Rights bodies flay doctors for suspending emergency services
LAHORE: National and international human rights organisations on Monday condemned the young doctors for jeopardizing the human lives by halting healthcare services in hospital emergencies while expressing concern at the way the Punjab government approached the issue.
Provincial Coordination Officer of United Nations Population Fund (UNFPA) Jamil Ahmed Chaudhry was of the view that the measures taken by the young doctors had defiled the image and sanctity of the profession at large. He said every patient that suffered due to their actions was a burden on their conscience which they might never be able to shed. He said that even the doctors who wanted to dissociate themselves from the inhumane strike could not do so because of the pressure on them by their peers.
Proposing alternate and less fatal means of protesting to the doctors, he was of the view that even considering that the government might have mishandled the matter of service structure, endangering public health and lives could not be justified.

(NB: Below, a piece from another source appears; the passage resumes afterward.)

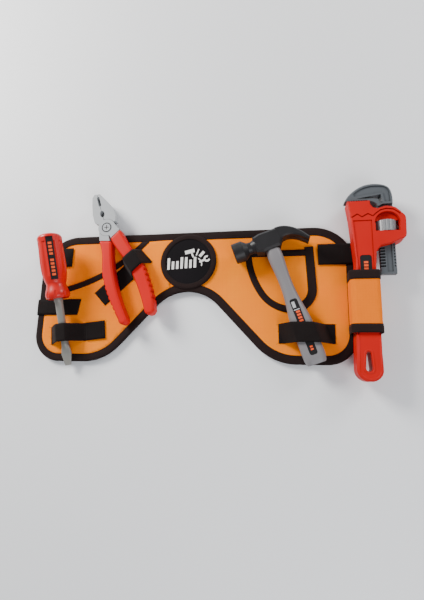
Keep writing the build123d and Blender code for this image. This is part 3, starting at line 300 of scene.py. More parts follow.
def mesh_object(name, verts, faces, uvs=None):
    """A smooth-shaded mesh from millimetre points; uvs, one per vertex, are millimetres along and across."""
    mesh = bpy.data.meshes.new(name)
    mesh.from_pydata([Vector(v) * MM for v in verts], [], faces)
    if uvs:
        layer = mesh.uv_layers.new(name="UVMap")
        for loop in mesh.loops:
            u, v = uvs[loop.vertex_index]
            layer.data[loop.index].uv = (u * MM, v * MM)
    mesh.validate()
    bm = bmesh.new()
    bm.from_mesh(mesh)
    bmesh.ops.recalc_face_normals(bm, faces=bm.faces)
    bm.to_mesh(mesh)
    bm.free()
    mesh.polygons.foreach_set("use_smooth", [True] * len(mesh.polygons))
    mesh.update()
    return bpy.data.objects.new(name, mesh)


def wave(x, y):
    """The lie of the cloth: long soft swells and shorter puckers, in millimetres."""
    swell = noise.noise(Vector((x / 46, y / 38, 1.7)))
    pucker = noise.noise(Vector((x / 13, y / 15, 6.2)))
    return 0.42 * swell + 0.12 * pucker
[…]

Concerned Citizen Society of Pakistan head Justice (Retd) Nasira Javed Iqbal said that leaving people to die for one’s lust for money could not be justified in any court of society. She said that although it could be argued that the Punjab government could have been more persuasive in its approach towards a solution yet the doctors’ act was utterly inhumane. She went on to say that the doctors were only fulfilling formality in the emergency for the past 16 days.

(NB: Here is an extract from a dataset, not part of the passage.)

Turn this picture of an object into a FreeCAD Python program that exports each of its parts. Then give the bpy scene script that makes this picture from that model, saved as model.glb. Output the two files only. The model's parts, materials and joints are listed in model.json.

The Human Rights Commission of Pakistan (HRCP) too, noted with concern the suffering heaped on the people by the prolonged strike of doctors in Punjab and the provincial government’s failure to amicably resolve the matter, calling upon both sides to stop their wrangling for the people’s sake. The HRCP was of the view that protests and strikes by doctors were not unheard of in Pakistan but they had never led to suspension of the emergency care and that had changed since the last year. It stated that doctors’ abandoning their life-saving vows to press for their demands was utterly indefensible and had contributed to the loss of sympathy for them among the people.
Some of the protesting doctors’ demands might be justified but the ongoing wrangling was symptomatic of anarchy of thought and practice in the country where neither side was willing to abandon its stance, the commission held. Both sides had shown no inclination to budge and sought to achieve a stronger bargaining position by resorting to threats, it maintained. The HRCP also did not support the coercive tactics by the Punjab government aimed at finding a solution.
Nabeela Malik, head of the Rahnuma, an NGO working on health issues, said that the government’s mishandling of the matter had pushed the doctors to take drastic measures. She, however, was of the view that whatever the doctors had done could not, in any way, be justified.